Problem: Print, exactly as written, every line from the first line of the records below through the line containing "wasm.setup();", and nothing further.

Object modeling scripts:
--------

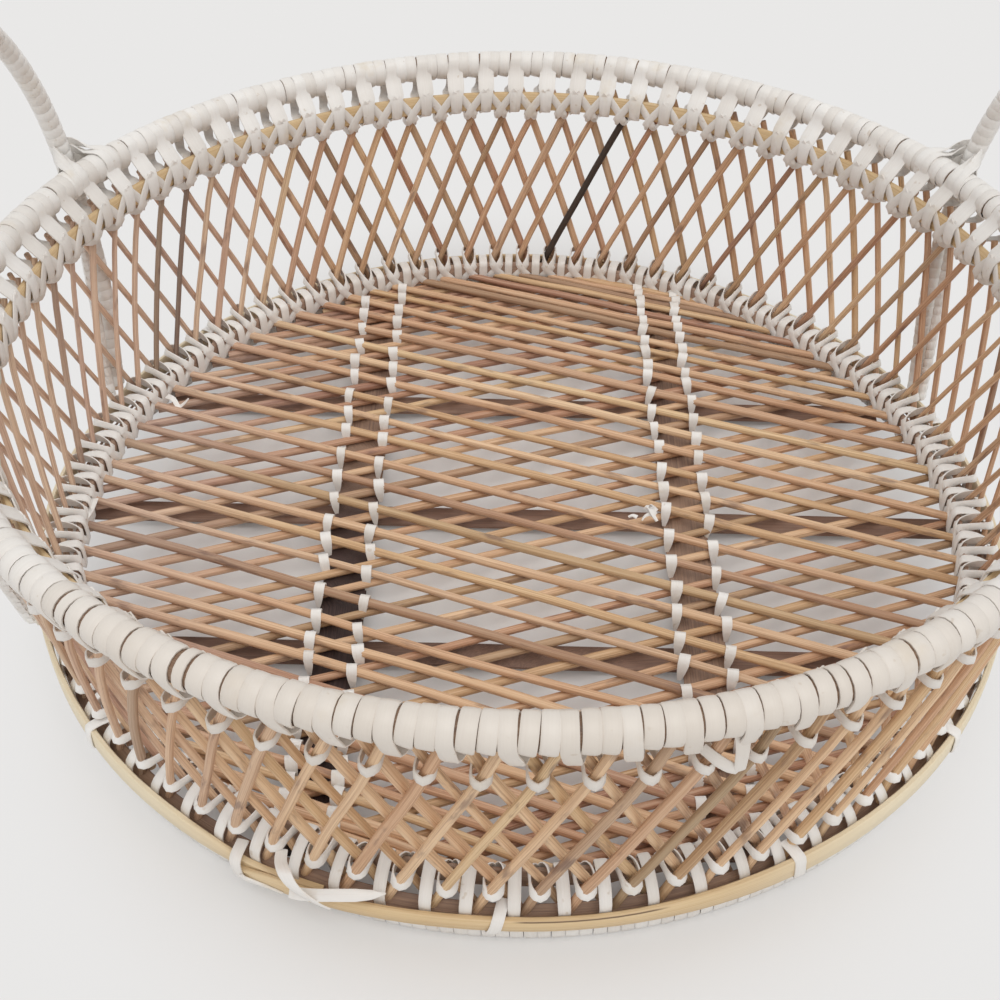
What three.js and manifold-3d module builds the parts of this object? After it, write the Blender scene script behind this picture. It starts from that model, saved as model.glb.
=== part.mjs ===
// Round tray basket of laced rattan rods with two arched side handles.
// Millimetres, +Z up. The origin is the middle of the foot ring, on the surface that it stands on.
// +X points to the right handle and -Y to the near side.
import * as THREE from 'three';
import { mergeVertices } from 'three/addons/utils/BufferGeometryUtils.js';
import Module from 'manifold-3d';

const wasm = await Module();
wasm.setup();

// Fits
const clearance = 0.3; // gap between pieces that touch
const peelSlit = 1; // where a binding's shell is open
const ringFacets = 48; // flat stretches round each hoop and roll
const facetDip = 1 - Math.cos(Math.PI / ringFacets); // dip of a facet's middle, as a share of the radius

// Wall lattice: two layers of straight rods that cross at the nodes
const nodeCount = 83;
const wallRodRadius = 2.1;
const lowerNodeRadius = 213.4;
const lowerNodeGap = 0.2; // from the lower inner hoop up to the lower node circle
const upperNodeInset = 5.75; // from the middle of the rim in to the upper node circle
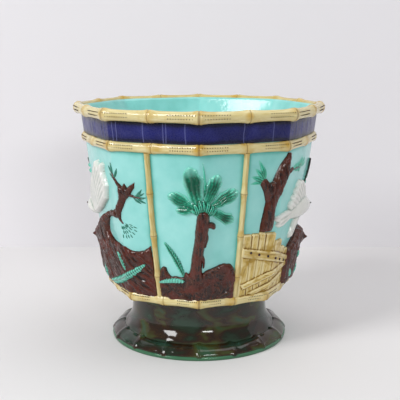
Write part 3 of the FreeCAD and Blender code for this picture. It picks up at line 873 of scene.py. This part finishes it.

--------

Task output:
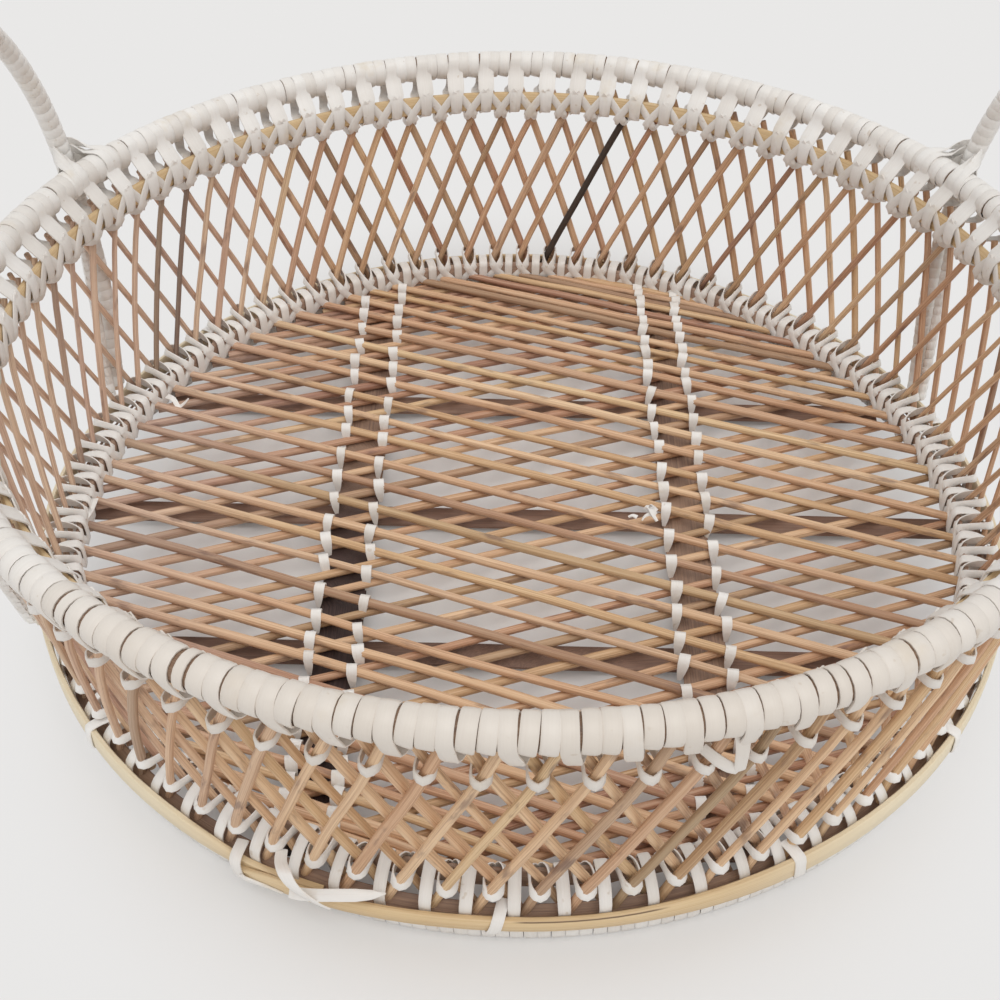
What three.js and manifold-3d module builds the parts of this object? After it, write the Blender scene script behind this picture. It starts from that model, saved as model.glb.
=== part.mjs ===
// Round tray basket of laced rattan rods with two arched side handles.
// Millimetres, +Z up. The origin is the middle of the foot ring, on the surface that it stands on.
// +X points to the right handle and -Y to the near side.
import * as THREE from 'three';
import { mergeVertices } from 'three/addons/utils/BufferGeometryUtils.js';
import Module from 'manifold-3d';

const wasm = await Module();
wasm.setup();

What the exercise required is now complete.